2.1.4- Quelles sont les stratégies de lecture des
internautes ?
Peut on définir un lecteur de web-documentaire
historique en fonction de sa stratégie de lecture ? Il n'est pas
aisé de répondre à cette interrogation. Nous avons
toutefois constaté, au cours des différents entretiens, que les
stratégies de lecture correspondaient à certaines figures de
l'internaute. Parfois le terme "stratégie" est peu significatif tant
certaines personnes ne semblent pas dominer véritablement leur
parcours.
Nous avons mené les entretiens en proposant aux
individus soit le webdoc La nuit oubliée soit les deux
créations dédiées au même sujet La nuit
oubliée et 17.10.61. Nous tenons à préciser
que nous avons travaillé sur ces productions car chaque interface
implique des stratégies particulières. Selon les auteurs de
l'Outre lecture, « ces stratégies sont capitales parce qu'elles
leur permettent de synthétiser rétrospectivement l'espace qu'ils
construisent et à titre prospectif, de se doter de véritables
règles d'action, auxquelles ils tiennent d'ailleurs beaucoup
»92.
Notre analyse des différents entretiens et observations
nous ont conduit à dresser trois stratégies types. Le
modèle furtif constitue un des modèles les plus répandues
(si l'on se fie aux statistiques selon lesquelles le temps moyen de lecture
d'un webdoc est de 10 minutes). Il s'agit d'une stratégie de la
prospection. Parmi les personnes observées, Emilie,
Hélène, Célia et Laura adoptent cette stratégie.
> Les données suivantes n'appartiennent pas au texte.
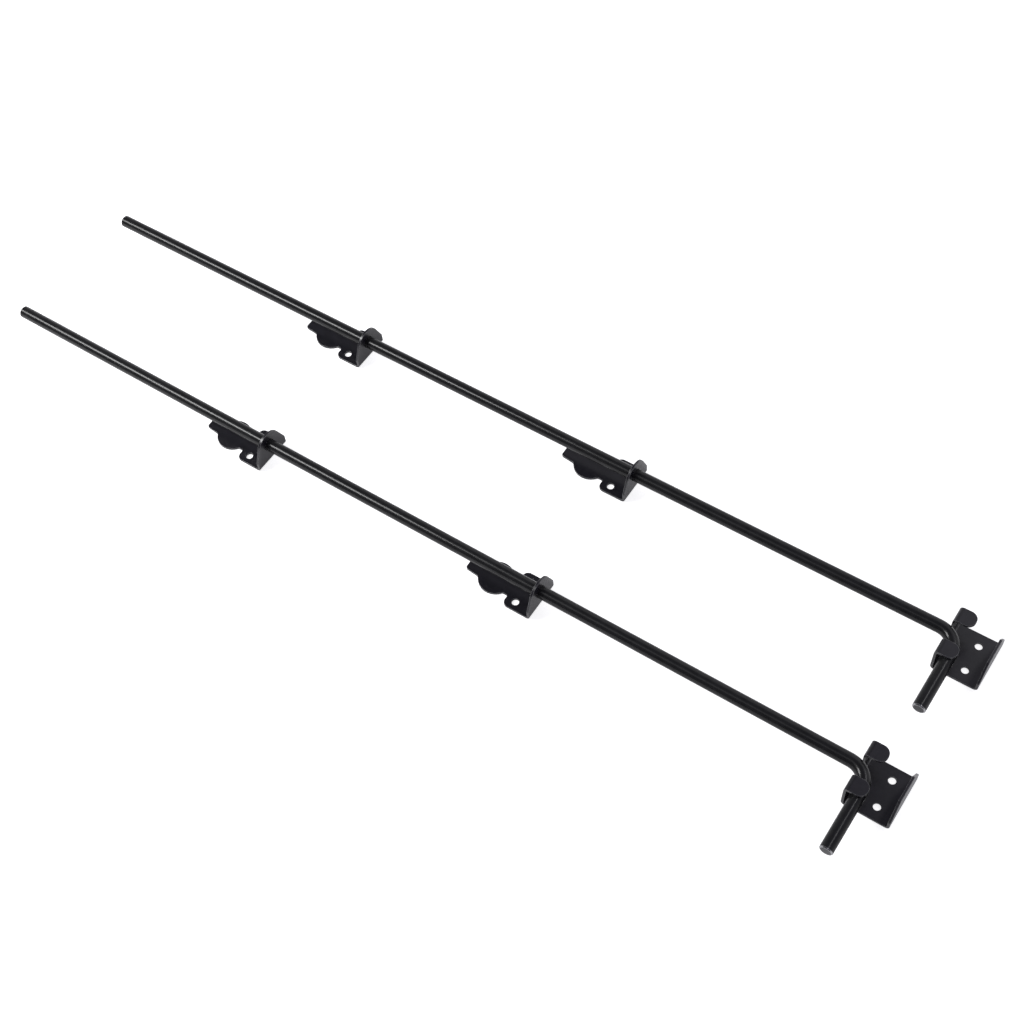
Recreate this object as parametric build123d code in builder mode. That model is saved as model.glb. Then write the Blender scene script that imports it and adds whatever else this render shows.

Elles recherchent quelque chose qui pourrait justifier de prolonger leur
lecture. Au bout d'un certain temps et d'un certain degré d'observation,
elles abandonnent la lecture. Cette stratégie se fonde sur l'aspect
émotionnel ou esthétique de la lecture. Le parcours est moins
conditionné par le désir de connaître que par la
volonté de découvrir un document, une vidéo qui plait. En
terme de navigation, cette stratégie se traduit par une faible lecture
de vidéos. Au contraire, les individus prennent acte du paratexte pour
s'informer du sujet, de la durée des vidéos etc pour choisir de
poursuivre ou d'arrêter la lecture. Quelques différences sont
toutefois à signaler. Alors que Célia ne
92 L'outre lecture, op.cit.
s'attarde guère sur les différents contenus,
Emilie tente davantage de trouver un intérêt à sa lecture.
Cela s'incarne notamment à travers des retours en arrière.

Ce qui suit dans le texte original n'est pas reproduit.